3.3. Configuração dos votos do STF
Os ministros que reconheceram a improbidade administrativa como fenômeno equiparado ao de natureza penal votaram pela retroatividade da Lei 14.230, em prol do princípio da lei mais benéfica e da defesa dos indivíduos contra o poder punitivo do Estado.
Nesse sentido, os ministros André Mendonça, Nunes Marques, Ricardo Lewandowski, Dias Toffoli e Gilmar Mendes votaram pela retroatividade da nova lei nos casos de ações – em processamento ou transitadas em julgado – que versassem sobre atos ímprobos em modalidade culposa. Sobre o regime prescricional, apenas Nunes Marques e Dias Toffoli entenderam pela retroação da prescrição geral e intercorrente. Os demais afirmaram ser cabível a retroatividade somente com relação ao prazo da prescrição geral.
Os ministros que, por outro lado, compreenderam a improbidade administrativa como fenômeno de natureza civil votaram pela irretroatividade da Lei 14.230, em prol da legalidade e da segurança jurídica.

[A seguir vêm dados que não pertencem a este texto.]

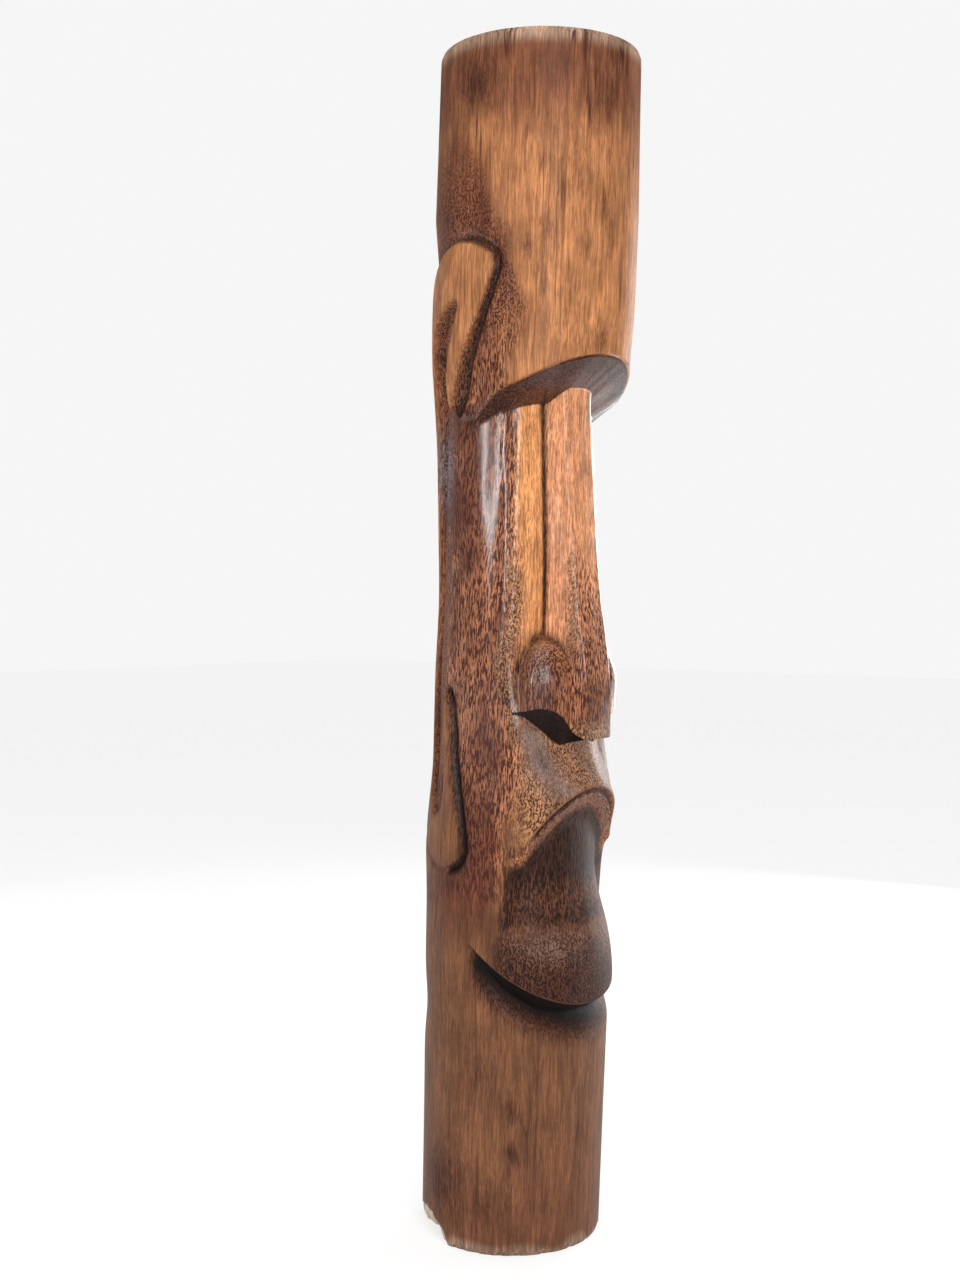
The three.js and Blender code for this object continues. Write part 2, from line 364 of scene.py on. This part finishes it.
def wing_radius(side, z, skin):
    bulge = wing_bulge(side, z)
    return np.where(bulge > 0, skin - 4 - WING_DEPTH * (1 - np.sqrt(np.maximum(bulge, 0))), 0)


def carve(bearing, z):
    """How far the wood reaches at each bearing and height, and what the paint needs to know."""
    side = np.abs(bearing)
    skin = skin_radius(bearing, z)
    ear = loop_distance(EAR_LOOP, side, z)
    brow = brow_edge(side)
    flank = skin - flank_cut(side, z, ear, z > brow)

    # the eye plane, which turns forward into the muzzle below the nose
    eye_line = eye_front(z) - eye_fall(side)
    eye = np.where(side < EYE_END, eye_line / np.cos(np.radians(np.minimum(side, EYE_END))), FAR)
    eye_plane = rounded_min(flank, eye, EYE_ROUND)
    fade = 1 - ease(0.5 * face_limit(z), face_limit(z), side)
    lip_swell = LIP_SWELL * bump(mouth_edge(side), LIP_SPREAD, z) * ease(50, 28, side)
    muzzle = flank + lip_swell - MUZZLE_DEPTH * ease(*MUZZLE_RISE, z) * fade
    face = mix(muzzle, eye_plane, ease(*EYE_PLANE_RISE, z))

    # the nose, its wings, and the bevel under them
    edge, root = nose_edge(side), nose_root(side)
    nose_z = np.maximum(z, edge)
    bridge = bridge_radius(side, nose_z)
    wing = wing_radius(side, nose_z, skin)
    nose = np.minimum(skin - 1, -rounded_min(-bridge, -wing, WING_ROUND))
    crease = bump(0, CREASE_WIDTH, nose - face) * ease(745, 760, z) * ease(1075, 1060, z) * (side < 52)
    upper = np.maximum(face, nose) - CREASE_DEPTH * crease
    under_nose = clamp((z - root) / (edge - root)) ** 0.85
    front = np.where(z >= edge, upper, mix(face, np.maximum(face, nose), under_nose))

    # the brow's undercut
    brow_skin = skin - 0.85 * recess(brow) * ease(64, 100, side) - waist(brow) * ease(50, 76, side)
    under = (brow - z) / (BROW_SLOPE + 0.19 * ease(52, 24, side))
    undercut = brow_skin - under
    under_brow = (side < BROW_END) & (z < brow) & (undercut > front)
    front = np.where(under_brow, undercut, front)

    # mouth, lower lip and the hollow above the chin
    mouth = mouth_edge(side)
    middle = 1 - ease(0.80 * hollow_limit(z), 1.04 * hollow_limit(z), side)
    below_lip = clamp((mouth - 2 - z) / 48)
    scoop = (1 - (1 - below_lip) ** 1.6) * ease(1, 15, mouth - z)
    scoop = scoop * ease(HOLLOW_START, HOLLOW_HEIGHT + 16, z)
    corner = 1 - ease(MOUTH_CORNER - 9, MOUTH_CORNER, side)
    from_groove = np.abs(z - (mouth - 0.4 * LIP_DROP)) / (0.55 * LIP_DROP)
    groove = GROOVE_DEPTH * corner * (1 - ease(0, 1, from_groove))
    chin_swell = CHIN_SWELL * bump(CHIN_HEIGHT, 34, z) * ease(78, 30, side)
    chin = flank + lip_swell - HOLLOW_DEPTH * middle * scoop - groove + chin_swell

    # the jaw's undercut and the neck
    jaw = jaw_edge(side)
    bite = jaw_bite(side)
    under_jaw = clamp((jaw - z) / jaw_drop(side))
    neck = ease(neck_start(side), jaw - jaw_drop(side), z)
    throat = flank - bite * np.minimum(under_jaw, neck)

    radius = np.where(z > mouth, np.where((z < brow) & (side < BROW_END), front, flank),
                      np.where(z > jaw, chin, throat))

    # the chip broken out of the foot
    from_chip = np.hypot((bearing - CHIP_BEARING) / CHIP_SPREAD, z / CHIP_HEIGHT)
    chip = CHIP_DEPTH * clamp(1 - from_chip + 0.07 * noise(bearing, z, 8, 14, 5))

    # flat chisel cuts where the wood is carved, and shallow scallops along the edge beside the eye
    chiselled = ease(1, 6, skin - radius) * (1 - 0.75 * bump(84, 13, side))
    facets = FACET_DEPTH * noise(bearing, z, 12, 55, 6) * chiselled
    beside_eye = bump(SCALLOP_SIDE, 4, side) * ease(760, 820, z) * ease(1010, 960, z)
    scallops = SCALLOP_DEPTH * np.cos(z / SCALLOP_LENGTH * math.tau) * beside_eye

    facts = {
        "side": side, "skin": skin, "ear": ear, "brow": brow, "mouth": mouth, "jaw": jaw,
        "crease": crease, "wing": wing - face, "under_nose": (z < edge) & (z > root) & (side < 60),
        "under_brow": under_brow, "undercut": under, "groove": groove / GROOVE_DEPTH,
        "under_jaw": (z < jaw) * clamp(bite / 6) * neck, "chip": chip,
    }
    return radius - chip - facets - scallops, facts


# ---- the paint: what the wood is like at every point ---------------------------------------------
def blend(low, high, part):
    return mix(np.asarray(low), np.asarray(high), np.asarray(part)[..., None])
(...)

Entenderam pela irretroatividade em todos os casos Edson Fachin, Luís Roberto Barroso, Rosa Weber e Cármen Lúcia. Luiz Fux votou pela retroação da Lei somente para abolir o ato culposo nas ações ainda não transitadas em julgado, acompanhando integralmente o Relator.
4. Decisão do STF
Ao final da votação, prevaleceu a proposta do Ministro Relator Alexandre de Moraes, que adotou um posicionamento médio, que ele denominou de “irretroatividade parcial”, com fundamento nos princípios da não ultra-atividade e do tempus regit actum.
Segundo a proposta, que se converteu na tese da repercussão geral, a Lei 14.230 (i) não retroage para casos transitados em julgado; (ii) retroage para casos não transitados em julgado quando tratem da improbidade administrativa em modalidade culposa; e (iii) não retroage quanto aos prazos prescricionais gerais e intercorrentes.
Com relação ao caso concreto, deu-se provimento ao ARE 843.989, por unanimidade, para reconhecer a prescrição em cinco anos dos ilícitos civis culposos (Tema 897).
Apesar da prevalência da linha segundo o regime civil, o placar apertado da votação demonstra o quão latente é o debate da questão no ordenamento jurídico brasileiro.